§ DIRECTIVE: Print out every line, exactly as written.

start DATA RECORDS

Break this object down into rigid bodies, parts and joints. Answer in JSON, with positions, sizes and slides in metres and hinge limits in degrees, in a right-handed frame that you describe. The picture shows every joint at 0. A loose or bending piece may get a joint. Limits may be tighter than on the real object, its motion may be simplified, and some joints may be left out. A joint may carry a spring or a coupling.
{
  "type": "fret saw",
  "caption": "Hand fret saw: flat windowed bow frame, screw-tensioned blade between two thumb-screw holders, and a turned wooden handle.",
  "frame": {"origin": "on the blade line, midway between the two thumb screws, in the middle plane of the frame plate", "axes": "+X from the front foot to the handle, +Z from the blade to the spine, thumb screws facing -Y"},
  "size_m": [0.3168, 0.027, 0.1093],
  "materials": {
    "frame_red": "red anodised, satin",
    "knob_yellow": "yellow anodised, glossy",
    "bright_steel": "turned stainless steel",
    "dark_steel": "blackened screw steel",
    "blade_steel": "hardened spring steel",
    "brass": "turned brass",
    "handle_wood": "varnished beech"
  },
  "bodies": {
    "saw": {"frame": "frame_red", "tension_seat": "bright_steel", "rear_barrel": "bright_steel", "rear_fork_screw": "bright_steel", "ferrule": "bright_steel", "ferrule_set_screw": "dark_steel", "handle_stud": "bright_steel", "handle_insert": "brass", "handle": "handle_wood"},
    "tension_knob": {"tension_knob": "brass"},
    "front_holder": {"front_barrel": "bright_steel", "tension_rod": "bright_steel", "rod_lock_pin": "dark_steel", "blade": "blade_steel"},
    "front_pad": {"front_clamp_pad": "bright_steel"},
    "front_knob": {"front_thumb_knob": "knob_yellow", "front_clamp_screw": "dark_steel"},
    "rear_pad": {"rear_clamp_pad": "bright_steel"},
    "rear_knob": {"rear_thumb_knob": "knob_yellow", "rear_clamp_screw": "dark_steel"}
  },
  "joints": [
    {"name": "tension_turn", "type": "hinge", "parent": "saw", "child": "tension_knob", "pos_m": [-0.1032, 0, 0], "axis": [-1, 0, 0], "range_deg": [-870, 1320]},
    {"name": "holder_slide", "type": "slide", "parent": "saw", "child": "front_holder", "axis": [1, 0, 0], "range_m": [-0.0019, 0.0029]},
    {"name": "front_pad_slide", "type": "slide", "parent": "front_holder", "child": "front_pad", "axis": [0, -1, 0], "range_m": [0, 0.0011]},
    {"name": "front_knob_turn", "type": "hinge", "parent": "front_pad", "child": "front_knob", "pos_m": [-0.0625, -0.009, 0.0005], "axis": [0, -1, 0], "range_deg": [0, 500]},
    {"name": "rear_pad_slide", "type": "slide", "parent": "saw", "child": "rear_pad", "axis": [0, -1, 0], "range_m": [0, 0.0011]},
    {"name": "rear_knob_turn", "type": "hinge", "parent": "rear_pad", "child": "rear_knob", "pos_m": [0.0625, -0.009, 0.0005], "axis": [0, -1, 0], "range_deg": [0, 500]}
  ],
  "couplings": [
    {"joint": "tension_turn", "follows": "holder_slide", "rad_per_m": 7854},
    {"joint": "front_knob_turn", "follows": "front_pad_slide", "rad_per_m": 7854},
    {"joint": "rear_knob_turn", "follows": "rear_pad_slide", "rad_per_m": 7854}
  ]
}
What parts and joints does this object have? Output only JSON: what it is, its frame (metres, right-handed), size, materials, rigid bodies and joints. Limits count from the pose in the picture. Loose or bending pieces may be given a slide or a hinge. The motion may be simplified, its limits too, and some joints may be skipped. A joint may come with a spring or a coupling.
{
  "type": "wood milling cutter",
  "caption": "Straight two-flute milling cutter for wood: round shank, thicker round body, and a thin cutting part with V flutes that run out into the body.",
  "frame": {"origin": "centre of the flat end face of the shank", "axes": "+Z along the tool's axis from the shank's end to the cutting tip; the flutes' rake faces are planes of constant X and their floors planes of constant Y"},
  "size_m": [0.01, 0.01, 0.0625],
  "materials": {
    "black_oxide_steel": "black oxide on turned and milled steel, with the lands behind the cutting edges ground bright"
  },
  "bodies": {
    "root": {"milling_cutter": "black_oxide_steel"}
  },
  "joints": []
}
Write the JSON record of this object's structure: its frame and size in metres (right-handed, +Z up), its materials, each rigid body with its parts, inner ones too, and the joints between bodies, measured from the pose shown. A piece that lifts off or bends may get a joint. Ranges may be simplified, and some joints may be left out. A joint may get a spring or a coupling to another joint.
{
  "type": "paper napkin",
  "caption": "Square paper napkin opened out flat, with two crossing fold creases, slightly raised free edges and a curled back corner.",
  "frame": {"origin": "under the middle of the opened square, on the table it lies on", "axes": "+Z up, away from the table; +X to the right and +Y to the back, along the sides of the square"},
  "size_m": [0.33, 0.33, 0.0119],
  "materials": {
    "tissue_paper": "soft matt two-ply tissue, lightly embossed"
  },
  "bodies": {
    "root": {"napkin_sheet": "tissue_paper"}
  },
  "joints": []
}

end DATA RECORDS

§ TASK SOLUTION:
Break this object down into rigid bodies, parts and joints. Answer in JSON, with positions, sizes and slides in metres and hinge limits in degrees, in a right-handed frame that you describe. The picture shows every joint at 0. A loose or bending piece may get a joint. Limits may be tighter than on the real object, its motion may be simplified, and some joints may be left out. A joint may carry a spring or a coupling.
{
  "type": "fret saw",
  "caption": "Hand fret saw: flat windowed bow frame, screw-tensioned blade between two thumb-screw holders, and a turned wooden handle.",
  "frame": {"origin": "on the blade line, midway between the two thumb screws, in the middle plane of the frame plate", "axes": "+X from the front foot to the handle, +Z from the blade to the spine, thumb screws facing -Y"},
  "size_m": [0.3168, 0.027, 0.1093],
  "materials": {
    "frame_red": "red anodised, satin",
    "knob_yellow": "yellow anodised, glossy",
    "bright_steel": "turned stainless steel",
    "dark_steel": "blackened screw steel",
    "blade_steel": "hardened spring steel",
    "brass": "turned brass",
    "handle_wood": "varnished beech"
  },
  "bodies": {
    "saw": {"frame": "frame_red", "tension_seat": "bright_steel", "rear_barrel": "bright_steel", "rear_fork_screw": "bright_steel", "ferrule": "bright_steel", "ferrule_set_screw": "dark_steel", "handle_stud": "bright_steel", "handle_insert": "brass", "handle": "handle_wood"},
    "tension_knob": {"tension_knob": "brass"},
    "front_holder": {"front_barrel": "bright_steel", "tension_rod": "bright_steel", "rod_lock_pin": "dark_steel", "blade": "blade_steel"},
    "front_pad": {"front_clamp_pad": "bright_steel"},
    "front_knob": {"front_thumb_knob": "knob_yellow", "front_clamp_screw": "dark_steel"},
    "rear_pad": {"rear_clamp_pad": "bright_steel"},
    "rear_knob": {"rear_thumb_knob": "knob_yellow", "rear_clamp_screw": "dark_steel"}
  },
  "joints": [
    {"name": "tension_turn", "type": "hinge", "parent": "saw", "child": "tension_knob", "pos_m": [-0.1032, 0, 0], "axis": [-1, 0, 0], "range_deg": [-870, 1320]},
    {"name": "holder_slide", "type": "slide", "parent": "saw", "child": "front_holder", "axis": [1, 0, 0], "range_m": [-0.0019, 0.0029]},
    {"name": "front_pad_slide", "type": "slide", "parent": "front_holder", "child": "front_pad", "axis": [0, -1, 0], "range_m": [0, 0.0011]},
    {"name": "front_knob_turn", "type": "hinge", "parent": "front_pad", "child": "front_knob", "pos_m": [-0.0625, -0.009, 0.0005], "axis": [0, -1, 0], "range_deg": [0, 500]},
    {"name": "rear_pad_slide", "type": "slide", "parent": "saw", "child": "rear_pad", "axis": [0, -1, 0], "range_m": [0, 0.0011]},
    {"name": "rear_knob_turn", "type": "hinge", "parent": "rear_pad", "child": "rear_knob", "pos_m": [0.0625, -0.009, 0.0005], "axis": [0, -1, 0], "range_deg": [0, 500]}
  ],
  "couplings": [
    {"joint": "tension_turn", "follows": "holder_slide", "rad_per_m": 7854},
    {"joint": "front_knob_turn", "follows": "front_pad_slide", "rad_per_m": 7854},
    {"joint": "rear_knob_turn", "follows": "rear_pad_slide", "rad_per_m": 7854}
  ]
}
What parts and joints does this object have? Output only JSON: what it is, its frame (metres, right-handed), size, materials, rigid bodies and joints. Limits count from the pose in the picture. Loose or bending pieces may be given a slide or a hinge. The motion may be simplified, its limits too, and some joints may be skipped. A joint may come with a spring or a coupling.
{
  "type": "wood milling cutter",
  "caption": "Straight two-flute milling cutter for wood: round shank, thicker round body, and a thin cutting part with V flutes that run out into the body.",
  "frame": {"origin": "centre of the flat end face of the shank", "axes": "+Z along the tool's axis from the shank's end to the cutting tip; the flutes' rake faces are planes of constant X and their floors planes of constant Y"},
  "size_m": [0.01, 0.01, 0.0625],
  "materials": {
    "black_oxide_steel": "black oxide on turned and milled steel, with the lands behind the cutting edges ground bright"
  },
  "bodies": {
    "root": {"milling_cutter": "black_oxide_steel"}
  },
  "joints": []
}
Write the JSON record of this object's structure: its frame and size in metres (right-handed, +Z up), its materials, each rigid body with its parts, inner ones too, and the joints between bodies, measured from the pose shown. A piece that lifts off or bends may get a joint. Ranges may be simplified, and some joints may be left out. A joint may get a spring or a coupling to another joint.
{
  "type": "paper napkin",
  "caption": "Square paper napkin opened out flat, with two crossing fold creases, slightly raised free edges and a curled back corner.",
  "frame": {"origin": "under the middle of the opened square, on the table it lies on", "axes": "+Z up, away from the table; +X to the right and +Y to the back, along the sides of the square"},
  "size_m": [0.33, 0.33, 0.0119],
  "materials": {
    "tissue_paper": "soft matt two-ply tissue, lightly embossed"
  },
  "bodies": {
    "root": {"napkin_sheet": "tissue_paper"}
  },
  "joints": []
}